ERROR: There was an error during testing

I think that this is because view on the last dimension can (efficiently) return a regular CuArray, instead of a SubArray, but it's not clear to me why this would lead to a JET failure.

maleadt commented 3 weeks ago

Is this a problem? It's not always worthwhile to trade excessive specialization to get rid of a type instability. Especially in the scope of GPU operations, where everything is a multi-us call anyway, dynamic dispatch is pretty fast.

charleskawczynski commented 3 weeks ago

I haven't measured it, and I suspect it's not. I was just surprised that it's not type stable. That's a fair point about specialization, but does that mean that it must be type unstable?

maleadt commented 3 weeks ago

No, with sufficient inlining / constant propagation / effects annotations the code could be made inferrable.

huiyuxie commented 5 days ago

It's not always worthwhile to trade excessive specialization to get rid of a type instability. Especially in the scope of GPU operations, where everything is a multi-us call anyway, dynamic dispatch is pretty fast.

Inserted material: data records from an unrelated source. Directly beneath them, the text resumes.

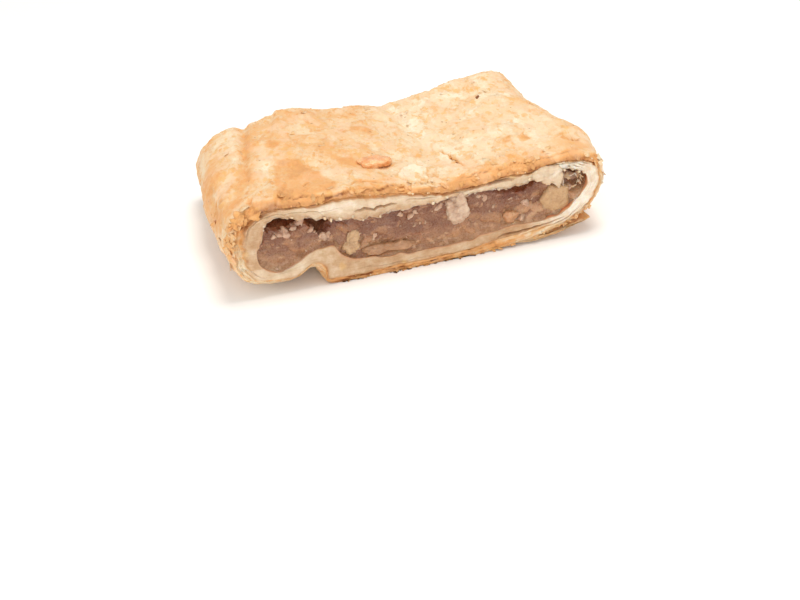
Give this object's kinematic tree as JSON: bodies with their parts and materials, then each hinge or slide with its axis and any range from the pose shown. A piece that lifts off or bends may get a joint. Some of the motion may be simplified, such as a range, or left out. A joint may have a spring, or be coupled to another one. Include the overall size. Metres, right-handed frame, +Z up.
{
  "type": "apple strudel slice",
  "caption": "Slice of a flat apple strudel roll: golden flaky pastry wrapped round a moist apple filling, cut straight at front and back, lying on its lapped base.",
  "frame": {"origin": "under the middle of the bounding box, on the surface that the slice lies on", "axes": "+X along the cut face to the right, +Y from the front cut to the back cut, +Z up"},
  "size_m": [0.1191, 0.0766, 0.0292],
  "materials": {
    "crust": "baked flaky puff pastry, satin golden crust, pale dough where cut",
    "filling": "moist cooked apple, taupe brown",
    "apple": "cooked diced apple, slightly translucent",
    "glazed_fruit": "caramelised fruit, glossy"
  },
  "bodies": {
    "root": {"pastry": "crust", "filling": "filling", "apple_dice_right": "apple", "apple_dice_pale": "apple", "apple_dice_low": "apple", "apple_dice_amber": "apple", "apple_slab": "apple", "apple_dice_back_1": "apple", "apple_dice_back_2": "apple", "apple_dice_back_3": "apple", "apple_dice_back_4": "apple", "glazed_fruit_bit": "glazed_fruit"}
  },
  "joints": []
}
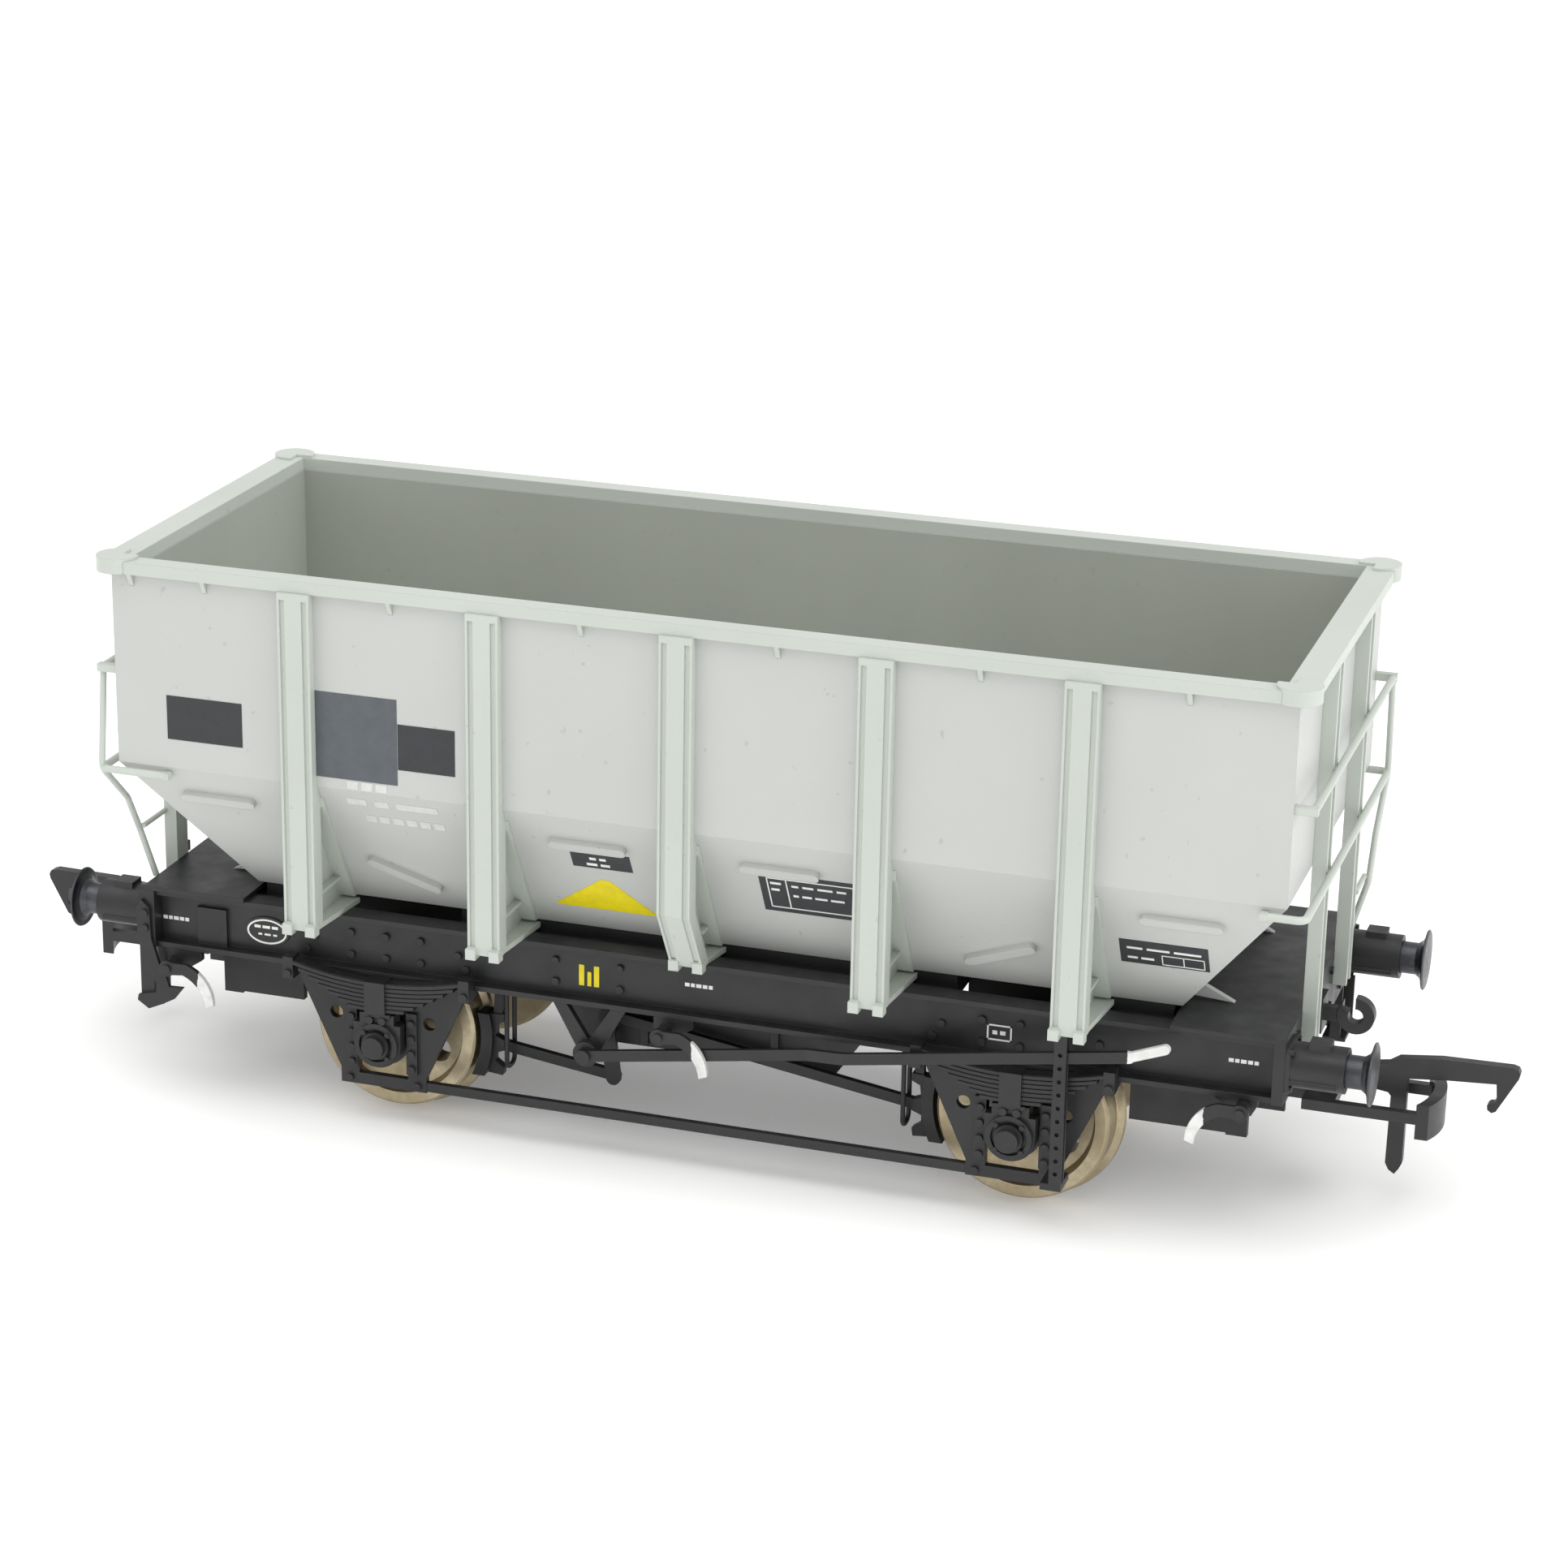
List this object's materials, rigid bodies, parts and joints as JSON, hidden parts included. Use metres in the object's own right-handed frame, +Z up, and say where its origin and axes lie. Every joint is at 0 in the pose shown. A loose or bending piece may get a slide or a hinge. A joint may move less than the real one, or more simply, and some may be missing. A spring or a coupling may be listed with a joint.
{
  "type": "model hopper car",
  "caption": "Four-wheel OO-scale hopper wagon with sloping-sided open body, ribbed sides, black underframe, rolling wheelsets, sprung buffers and swinging hook couplings.",
  "frame": {"origin": "middle of the wagon on the centreline, at the bottom of the wheel flanges", "axes": "+X along the wagon, +Y across it to the far side, +Z up"},
  "size_m": [0.115, 0.0342, 0.043],
  "materials": {
    "body_grey": "satin paint",
    "underframe_black": "satin moulded",
    "coupling_plastic": "satin moulded",
    "wheel_nickel": "turned, blackened nickel",
    "axle_steel": "turned",
    "brass": "turned",
    "ballast_steel": "plain steel plate",
    "buffer_metal": "blackened turned metal"
  },
  "bodies": {
    "wagon": {"axlebox_left_far": "underframe_black", "axlebox_left_near": "underframe_black", "axlebox_right_far": "underframe_black", "axlebox_right_near": "underframe_black", "ballast_weight": "ballast_steel", "bearing_cups": "brass", "brake_levers": "underframe_black", "brake_rigging": "underframe_black", "buffer_housings_left": "underframe_black", "buffer_housings_right": "underframe_black", "buffer_springs": "axle_steel", "centre_frame": "underframe_black", "coupling_screws": "axle_steel", "discharge_chute": "underframe_black", "discharge_doors": "underframe_black", "door_lever_plates": "underframe_black", "door_levers": "underframe_black", "drawhooks": "underframe_black", "end_deck_left": "underframe_black", "end_deck_right": "underframe_black", "end_handrail_left": "body_grey", "end_handrail_right": "body_grey", "end_stanchions": "body_grey", "headstock_left": "underframe_black", "headstock_right": "underframe_black", "headstock_steps": "underframe_black", "hopper_body": "body_grey", "leaf_spring_left_far": "underframe_black", "leaf_spring_left_near": "underframe_black", "leaf_spring_right_far": "underframe_black", "leaf_spring_right_near": "underframe_black", "lever_guides": "underframe_black", "rim_corner_caps": "body_grey", "side_stanchions_far": "body_grey", "side_stanchions_near": "body_grey", "solebar_far": "underframe_black", "solebar_near": "underframe_black", "tie_bars": "underframe_black", "top_rim": "body_grey", "v_hangers": "underframe_black", "w_iron_left_far": "underframe_black", "w_iron_left_near": "underframe_black", "w_iron_right_far": "underframe_black", "w_iron_right_near": "underframe_black"},
    "wheelset_left": {"axle_left": "axle_steel", "wheel_left_near": "wheel_nickel", "wheel_left_far": "wheel_nickel"},
    "wheelset_right": {"axle_right": "axle_steel", "wheel_right_near": "wheel_nickel", "wheel_right_far": "wheel_nickel"},
    "buffer_left_near": {"buffer_head_left_near": "buffer_metal"},
    "buffer_left_far": {"buffer_head_left_far": "buffer_metal"},
    "buffer_right_near": {"buffer_head_right_near": "buffer_metal"},
    "buffer_right_far": {"buffer_head_right_far": "buffer_metal"},
    "coupling_left": {"coupling_pocket_left": "coupling_plastic", "coupling_bar_left": "coupling_plastic"},
    "coupling_right": {"coupling_pocket_right": "coupling_plastic", "coupling_bar_right": "coupling_plastic"},
    "hook_left": {"coupling_hook_left": "coupling_plastic"},
    "hook_right": {"coupling_hook_right": "coupling_plastic"}
  },
  "joints": [
    {"name": "left_wheels_roll", "type": "hinge", "parent": "wagon", "child": "wheelset_left", "pos_m": [-0.024, 0, 0.007], "axis": [0, 1, 0], "continuous": true},
    {"name": "right_wheels_roll", "type": "hinge", "parent": "wagon", "child": "wheelset_right", "pos_m": [0.024, 0, 0.007], "axis": [0, 1, 0], "continuous": true},
    {"name": "buffer_left_near_slide", "type": "slide", "parent": "wagon", "child": "buffer_left_near", "axis": [1, 0, 0], "range_m": [0, 0.001], "stiffness_N_per_m": 60, "deforming": ["buffer_springs"]},
    {"name": "buffer_left_far_slide", "type": "slide", "parent": "wagon", "child": "buffer_left_far", "axis": [1, 0, 0], "range_m": [0, 0.001], "stiffness_N_per_m": 60, "deforming": ["buffer_springs"]},
    {"name": "buffer_right_near_slide", "type": "slide", "parent": "wagon", "child": "buffer_right_near", "axis": [-1, 0, 0], "range_m": [0, 0.001], "stiffness_N_per_m": 60, "deforming": ["buffer_springs"]},
    {"name": "buffer_right_far_slide", "type": "slide", "parent": "wagon", "child": "buffer_right_far", "axis": [-1, 0, 0], "range_m": [0, 0.001], "stiffness_N_per_m": 60, "deforming": ["buffer_springs"]},
    {"name": "coupling_left_swing", "type": "hinge", "parent": "wagon", "child": "coupling_left", "pos_m": [-0.0356, 0, 0.008], "axis": [0, 0, 1], "range_deg": [-10, 10]},
    {"name": "hook_left_lift", "type": "hinge", "parent": "coupling_left", "child": "hook_left", "pos_m": [-0.0453, 0, 0.0096], "axis": [0, 1, 0], "range_deg": [0, 15]},
    {"name": "coupling_right_swing", "type": "hinge", "parent": "wagon", "child": "coupling_right", "pos_m": [0.0356, 0, 0.008], "axis": [0, 0, 1], "range_deg": [-10, 10]},
    {"name": "hook_right_lift", "type": "hinge", "parent": "coupling_right", "child": "hook_right", "pos_m": [0.0453, 0, 0.0096], "axis": [0, -1, 0], "range_deg": [0, 15]}
  ]
}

True, and where do you (and how do you) @maleadt draw the line when trading off between specialization and dynamic dispatch on the GPU 🤔? On the CPU, making everything type-stable seems good, but on the GPU I can only rely on benchmarks - it is sometimes tedious and time-consuming.